# What the task asks
Reproduce exactly the lines from the one containing "takeoff_base();" through the one containing "bpy.data.objects.remove(obj)", both included, and nothing else.

# Dataset excerpt

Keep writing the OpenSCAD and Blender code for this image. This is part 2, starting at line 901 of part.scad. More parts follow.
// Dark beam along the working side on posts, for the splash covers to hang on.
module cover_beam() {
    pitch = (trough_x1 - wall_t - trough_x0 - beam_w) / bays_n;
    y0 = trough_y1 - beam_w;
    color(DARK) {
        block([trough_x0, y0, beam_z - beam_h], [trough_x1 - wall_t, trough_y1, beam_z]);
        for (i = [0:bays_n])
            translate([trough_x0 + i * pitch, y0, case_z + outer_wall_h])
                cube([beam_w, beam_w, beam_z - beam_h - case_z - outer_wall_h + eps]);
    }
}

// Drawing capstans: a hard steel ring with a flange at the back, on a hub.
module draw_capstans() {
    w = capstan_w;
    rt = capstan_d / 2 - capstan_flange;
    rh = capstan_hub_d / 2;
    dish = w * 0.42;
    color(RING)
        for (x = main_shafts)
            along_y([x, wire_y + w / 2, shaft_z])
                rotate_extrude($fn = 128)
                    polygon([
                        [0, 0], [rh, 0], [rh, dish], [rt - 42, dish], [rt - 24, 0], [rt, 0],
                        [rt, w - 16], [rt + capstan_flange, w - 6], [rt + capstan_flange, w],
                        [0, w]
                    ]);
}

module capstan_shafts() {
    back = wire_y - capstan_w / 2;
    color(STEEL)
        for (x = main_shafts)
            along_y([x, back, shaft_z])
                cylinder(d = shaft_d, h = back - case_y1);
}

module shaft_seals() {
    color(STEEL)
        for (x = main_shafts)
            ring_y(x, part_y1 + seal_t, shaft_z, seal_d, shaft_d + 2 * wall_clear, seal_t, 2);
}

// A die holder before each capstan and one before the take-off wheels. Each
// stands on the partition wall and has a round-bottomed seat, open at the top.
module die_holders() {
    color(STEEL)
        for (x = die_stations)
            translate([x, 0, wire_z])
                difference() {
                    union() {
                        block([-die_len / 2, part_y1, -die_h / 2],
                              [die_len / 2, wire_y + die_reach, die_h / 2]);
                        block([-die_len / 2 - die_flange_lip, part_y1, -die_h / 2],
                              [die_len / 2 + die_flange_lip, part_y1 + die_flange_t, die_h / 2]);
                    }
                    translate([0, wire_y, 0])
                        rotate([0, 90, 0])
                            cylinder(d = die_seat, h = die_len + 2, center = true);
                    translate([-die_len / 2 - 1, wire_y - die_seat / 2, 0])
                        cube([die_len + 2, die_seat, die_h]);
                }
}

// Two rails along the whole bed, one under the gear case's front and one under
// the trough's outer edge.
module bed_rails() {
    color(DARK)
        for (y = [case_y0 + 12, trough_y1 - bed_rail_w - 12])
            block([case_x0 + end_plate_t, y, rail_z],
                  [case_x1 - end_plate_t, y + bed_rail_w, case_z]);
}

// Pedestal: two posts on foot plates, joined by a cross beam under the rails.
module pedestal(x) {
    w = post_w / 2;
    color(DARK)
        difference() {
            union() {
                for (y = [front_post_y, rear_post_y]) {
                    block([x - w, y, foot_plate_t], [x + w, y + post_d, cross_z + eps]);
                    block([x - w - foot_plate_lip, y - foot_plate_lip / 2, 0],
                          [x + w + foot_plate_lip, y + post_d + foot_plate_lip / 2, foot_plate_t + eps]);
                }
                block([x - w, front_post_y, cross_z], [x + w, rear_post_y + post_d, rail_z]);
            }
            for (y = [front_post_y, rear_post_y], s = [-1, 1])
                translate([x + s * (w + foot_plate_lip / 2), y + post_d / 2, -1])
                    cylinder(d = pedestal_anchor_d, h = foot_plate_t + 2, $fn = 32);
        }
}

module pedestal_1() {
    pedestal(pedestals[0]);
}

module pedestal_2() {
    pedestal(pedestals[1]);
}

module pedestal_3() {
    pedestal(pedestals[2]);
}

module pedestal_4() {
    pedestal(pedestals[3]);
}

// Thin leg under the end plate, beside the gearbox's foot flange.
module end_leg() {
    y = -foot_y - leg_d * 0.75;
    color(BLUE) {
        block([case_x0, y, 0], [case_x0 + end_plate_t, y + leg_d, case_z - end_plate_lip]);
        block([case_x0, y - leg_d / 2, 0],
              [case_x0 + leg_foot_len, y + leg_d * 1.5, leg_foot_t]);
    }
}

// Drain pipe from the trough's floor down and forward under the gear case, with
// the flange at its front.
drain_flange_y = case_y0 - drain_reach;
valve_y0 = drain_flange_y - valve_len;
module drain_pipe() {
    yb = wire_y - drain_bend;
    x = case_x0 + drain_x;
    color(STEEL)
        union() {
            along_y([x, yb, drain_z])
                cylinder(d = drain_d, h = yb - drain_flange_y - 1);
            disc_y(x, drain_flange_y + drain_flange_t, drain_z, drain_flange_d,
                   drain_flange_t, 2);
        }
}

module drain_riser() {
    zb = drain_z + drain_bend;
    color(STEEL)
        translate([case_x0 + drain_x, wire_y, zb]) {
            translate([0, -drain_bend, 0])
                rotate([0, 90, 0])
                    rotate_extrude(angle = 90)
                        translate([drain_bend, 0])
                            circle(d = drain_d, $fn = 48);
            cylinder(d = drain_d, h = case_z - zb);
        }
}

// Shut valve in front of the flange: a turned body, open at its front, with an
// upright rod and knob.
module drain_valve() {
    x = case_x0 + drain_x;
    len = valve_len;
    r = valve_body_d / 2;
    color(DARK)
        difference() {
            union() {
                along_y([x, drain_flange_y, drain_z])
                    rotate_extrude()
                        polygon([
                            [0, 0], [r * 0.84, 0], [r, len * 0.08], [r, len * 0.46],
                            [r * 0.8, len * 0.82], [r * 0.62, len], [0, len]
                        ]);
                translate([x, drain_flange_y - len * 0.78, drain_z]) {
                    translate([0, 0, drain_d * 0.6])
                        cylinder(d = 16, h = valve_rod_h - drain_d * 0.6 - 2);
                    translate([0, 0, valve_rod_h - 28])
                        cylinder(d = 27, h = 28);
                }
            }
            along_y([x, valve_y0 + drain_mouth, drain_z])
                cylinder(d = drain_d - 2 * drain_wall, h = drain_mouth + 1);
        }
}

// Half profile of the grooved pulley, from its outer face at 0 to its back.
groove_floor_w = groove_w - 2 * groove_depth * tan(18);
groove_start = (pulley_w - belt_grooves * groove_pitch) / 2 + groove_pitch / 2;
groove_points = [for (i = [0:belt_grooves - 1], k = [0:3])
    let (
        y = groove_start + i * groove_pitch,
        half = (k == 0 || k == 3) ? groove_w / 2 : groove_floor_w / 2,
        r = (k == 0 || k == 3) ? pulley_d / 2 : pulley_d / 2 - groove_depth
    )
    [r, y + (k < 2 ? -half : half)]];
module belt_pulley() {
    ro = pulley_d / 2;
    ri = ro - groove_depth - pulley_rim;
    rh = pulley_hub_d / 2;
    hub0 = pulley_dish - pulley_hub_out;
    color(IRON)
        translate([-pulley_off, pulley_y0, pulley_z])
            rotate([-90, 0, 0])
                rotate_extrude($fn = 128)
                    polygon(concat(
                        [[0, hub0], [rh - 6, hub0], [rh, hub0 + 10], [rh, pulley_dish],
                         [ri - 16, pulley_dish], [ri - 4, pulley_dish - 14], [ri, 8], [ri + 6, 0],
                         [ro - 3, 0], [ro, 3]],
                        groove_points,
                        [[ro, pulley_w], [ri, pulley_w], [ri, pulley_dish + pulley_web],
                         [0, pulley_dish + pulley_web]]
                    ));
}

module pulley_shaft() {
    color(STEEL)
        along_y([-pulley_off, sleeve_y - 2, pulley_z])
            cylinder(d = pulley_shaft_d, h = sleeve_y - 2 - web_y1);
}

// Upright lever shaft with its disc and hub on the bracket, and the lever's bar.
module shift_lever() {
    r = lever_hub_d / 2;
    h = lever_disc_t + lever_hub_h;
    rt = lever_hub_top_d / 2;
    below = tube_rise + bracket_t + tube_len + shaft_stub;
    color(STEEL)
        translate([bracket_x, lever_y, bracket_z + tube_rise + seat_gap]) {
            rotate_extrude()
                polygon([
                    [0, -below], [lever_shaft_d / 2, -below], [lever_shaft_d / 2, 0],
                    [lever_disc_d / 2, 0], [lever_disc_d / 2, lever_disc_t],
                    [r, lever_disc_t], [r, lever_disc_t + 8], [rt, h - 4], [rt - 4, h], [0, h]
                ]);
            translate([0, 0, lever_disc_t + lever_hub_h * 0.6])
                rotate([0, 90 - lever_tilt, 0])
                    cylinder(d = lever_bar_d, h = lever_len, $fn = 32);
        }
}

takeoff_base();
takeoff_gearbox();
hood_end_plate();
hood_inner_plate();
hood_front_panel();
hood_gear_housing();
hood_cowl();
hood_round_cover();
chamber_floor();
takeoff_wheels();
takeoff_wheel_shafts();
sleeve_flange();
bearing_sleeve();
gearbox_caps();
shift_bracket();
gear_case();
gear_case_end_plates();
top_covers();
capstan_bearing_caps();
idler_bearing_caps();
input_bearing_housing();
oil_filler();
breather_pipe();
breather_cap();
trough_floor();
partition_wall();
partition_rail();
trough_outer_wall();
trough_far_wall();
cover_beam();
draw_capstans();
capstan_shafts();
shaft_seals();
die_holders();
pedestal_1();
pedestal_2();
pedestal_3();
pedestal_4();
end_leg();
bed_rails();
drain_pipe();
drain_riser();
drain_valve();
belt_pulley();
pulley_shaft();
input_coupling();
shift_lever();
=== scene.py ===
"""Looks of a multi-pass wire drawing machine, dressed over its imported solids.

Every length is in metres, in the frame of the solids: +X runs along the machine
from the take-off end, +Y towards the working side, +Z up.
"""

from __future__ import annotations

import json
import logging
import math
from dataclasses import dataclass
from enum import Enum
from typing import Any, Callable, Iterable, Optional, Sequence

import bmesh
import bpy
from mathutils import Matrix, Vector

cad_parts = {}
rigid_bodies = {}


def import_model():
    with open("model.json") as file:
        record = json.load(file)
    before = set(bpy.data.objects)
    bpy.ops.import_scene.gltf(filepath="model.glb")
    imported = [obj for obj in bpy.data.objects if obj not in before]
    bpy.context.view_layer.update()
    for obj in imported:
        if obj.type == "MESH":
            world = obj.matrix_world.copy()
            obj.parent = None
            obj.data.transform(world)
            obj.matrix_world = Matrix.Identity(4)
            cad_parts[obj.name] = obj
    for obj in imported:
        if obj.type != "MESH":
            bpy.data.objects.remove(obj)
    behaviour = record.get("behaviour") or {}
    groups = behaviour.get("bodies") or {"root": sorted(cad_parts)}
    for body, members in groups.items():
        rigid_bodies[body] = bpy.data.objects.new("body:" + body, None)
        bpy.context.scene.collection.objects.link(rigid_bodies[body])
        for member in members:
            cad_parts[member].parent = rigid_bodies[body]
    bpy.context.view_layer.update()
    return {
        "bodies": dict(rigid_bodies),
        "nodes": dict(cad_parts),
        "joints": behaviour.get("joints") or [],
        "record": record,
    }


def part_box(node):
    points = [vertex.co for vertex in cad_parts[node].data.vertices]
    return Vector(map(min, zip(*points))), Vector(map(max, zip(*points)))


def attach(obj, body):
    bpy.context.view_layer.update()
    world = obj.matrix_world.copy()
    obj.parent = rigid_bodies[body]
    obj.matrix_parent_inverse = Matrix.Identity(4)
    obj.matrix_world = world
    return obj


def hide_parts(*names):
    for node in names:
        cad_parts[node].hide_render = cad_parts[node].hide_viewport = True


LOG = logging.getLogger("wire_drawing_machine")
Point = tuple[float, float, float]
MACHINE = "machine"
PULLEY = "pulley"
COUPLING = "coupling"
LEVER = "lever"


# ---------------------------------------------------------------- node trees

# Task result
takeoff_base();
takeoff_gearbox();
hood_end_plate();
hood_inner_plate();
hood_front_panel();
hood_gear_housing();
hood_cowl();
hood_round_cover();
chamber_floor();
takeoff_wheels();
takeoff_wheel_shafts();
sleeve_flange();
bearing_sleeve();
gearbox_caps();
shift_bracket();
gear_case();
gear_case_end_plates();
top_covers();
capstan_bearing_caps();
idler_bearing_caps();
input_bearing_housing();
oil_filler();
breather_pipe();
breather_cap();
trough_floor();
partition_wall();
partition_rail();
trough_outer_wall();
trough_far_wall();
cover_beam();
draw_capstans();
capstan_shafts();
shaft_seals();
die_holders();
pedestal_1();
pedestal_2();
pedestal_3();
pedestal_4();
end_leg();
bed_rails();
drain_pipe();
drain_riser();
drain_valve();
belt_pulley();
pulley_shaft();
input_coupling();
shift_lever();
=== scene.py ===
"""Looks of a multi-pass wire drawing machine, dressed over its imported solids.

Every length is in metres, in the frame of the solids: +X runs along the machine
from the take-off end, +Y towards the working side, +Z up.
"""

from __future__ import annotations

import json
import logging
import math
from dataclasses import dataclass
from enum import Enum
from typing import Any, Callable, Iterable, Optional, Sequence

import bmesh
import bpy
from mathutils import Matrix, Vector

cad_parts = {}
rigid_bodies = {}


def import_model():
    with open("model.json") as file:
        record = json.load(file)
    before = set(bpy.data.objects)
    bpy.ops.import_scene.gltf(filepath="model.glb")
    imported = [obj for obj in bpy.data.objects if obj not in before]
    bpy.context.view_layer.update()
    for obj in imported:
        if obj.type == "MESH":
            world = obj.matrix_world.copy()
            obj.parent = None
            obj.data.transform(world)
            obj.matrix_world = Matrix.Identity(4)
            cad_parts[obj.name] = obj
    for obj in imported:
        if obj.type != "MESH":
            bpy.data.objects.remove(obj)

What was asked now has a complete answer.